The steady march of globalization that powered the world economy for the past 30 years is stalling out at a time when leading political figures in the United States and elsewhere have become increasingly hostile to international trade.
Economists say the slowdown in trade could carry significant risks for workers in the United States. Although advocates of trade barriers say they could protect more American jobs from going overseas, most economists say tariffs would raise costs for American manufacturers and consumers, imperiling an already fragile economy. Meanwhile, cutting off emerging markets could threaten the livelihoods of workers around the world.

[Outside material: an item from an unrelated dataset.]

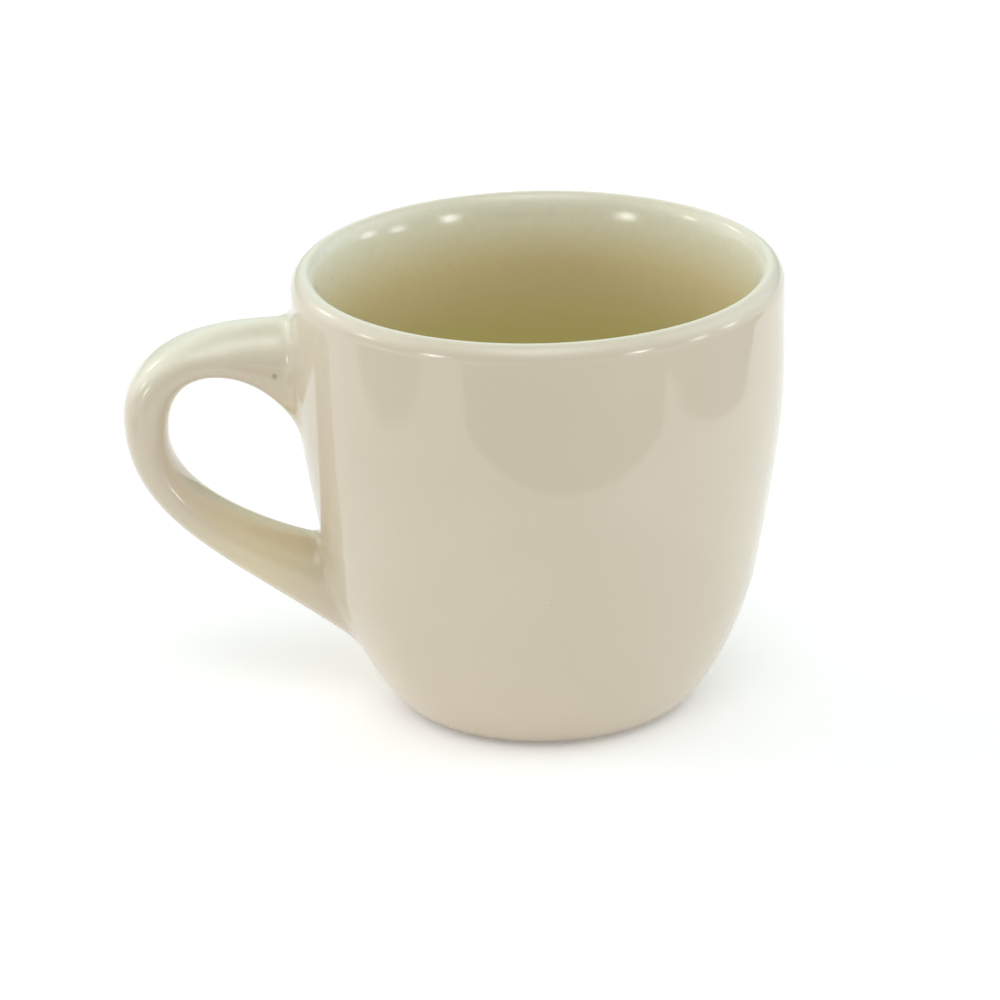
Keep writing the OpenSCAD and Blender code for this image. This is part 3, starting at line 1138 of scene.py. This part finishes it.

Globalization was instrumental in reducing the number of people who live in extreme poverty by half over roughly the past two decades, according to the World Bank.
The WTO report comes on the heels of the first presidential debate, in which Donald Trump and Hillary Clinton showed unusual agreement in sharply criticizing past trade deals and questioning the benefits of approving a new agreement with 11 countries along the Pacific Rim. Instead, Clinton called for “smart, fair trade deals.” Trump, who has made opposing the Trans-Pacific Partnership a centerpiece of his campaign, threatened to raise tariffs and pull out of existing agreements.
But the wave of globalization that sparked political outrage is actually already waning. The WTO slashed its estimate for 2016 trade growth by more than one-third, to just 1.7 percent from a previous estimate of 2.8 percent made in April. It also cut estimates for 2017 trade growth, citing uncertainty about the global economy.
China’s economy is slowing after years of driving trade growth as it gobbled up raw materials and exported goods around the world. Falling commodity prices have pushed Brazil, another major exporter, deeper into recession. Advanced economies such as the United States, Europe and Japan have been slow to recover, weighing on demand for imported goods. And Britain has voted to leave the European Union and its single market.
“The dramatic slowing of trade growth is serious and should serve as a wake-up call,” said Roberto Azevêdo, the WTO’s director general. “We need to make sure that this does not translate into misguided policies that could make the situation much worse.”
But at Hofstra University in New York on Monday, skepticism of trade policy that has been building throughout the presidential campaign was on full display. It has been fueled on the left by Bernie Sanders, the senator from Vermont who challenged Clinton for the Democratic nomination. And although Republicans have historically supported free trade, Trump has blamed increased economic engagement with China and Mexico in particular for America’s woes.
During the debate, Clinton reaffirmed her opposition to the TPP while also reminding voters that she voted against a trade agreement with Central American countries in 2005. Meanwhile, Trump derided deals such as the North American Free Trade Agreement, signed by President Bill Clinton, as sending American jobs overseas, calling it “the single worst trade deal ever approved in this country.”
Economists generally maintain that the benefits of trade remain much larger than the costs — although there is growing recognition that those costs are painful and often fall narrowly on one group. One widely cited study by MIT economist David Autor and colleagues found that an increase in imports from China cost the United States roughly 2.4 million jobs from 1999 through 2011.
Harvard University economist Greg Mankiw said that the U.S. recovery has been sluggish and that the wealth the country is producing is not being equitably distributed.
“There’s no question that there are economic trends that are disturbing, and that will make people feel concerned about the economy,” he said. “And the prosperity we do have isn’t being widely shared. . . . These are real trends that are making people feel unhappy.”
At the same time, he added, he would not put the blame for those trends on trade agreements.
Many economists say trade has been made a scapegoat for a host of economic ills — including the decline of the manufacturing sector, falling employment and growing inequality — that are likely more closely linked to the way technology is transforming low-skilled work. “At the time of weak growth and economic uncertainty, there is a desire to look for a bogeyman outside the country,” said Eswar Prasad, a professor of trade policy at Cornell University and a senior fellow at the Brookings Institution.
The slowdown in global trade has been a focus of international policymakers in recent months. A report on global competitiveness also released Tuesday by the World Economic Forum argued that the degree to which economies are open to international trade in goods and services has been steadily declining for the past decade. It also warned that barriers to trade could hurt prosperity in the future.
Data from the International Monetary Fund reveals a similar slowdown in trade. The IMF estimates that global trade will grow a paltry 2 percent this year — just a fraction of the 7 percent pace regularly seen in the 1980s and 1990s. In a speech in Toronto this month, IMF Managing Director Christine Lagarde urged countries to do more to help workers left behind by globalization, but not to give up on the principles of free trade.
“History clearly tells us that closing borders or increasing protectionism is not the way to go,” Lagarde said. “We need to make globalization work for all.”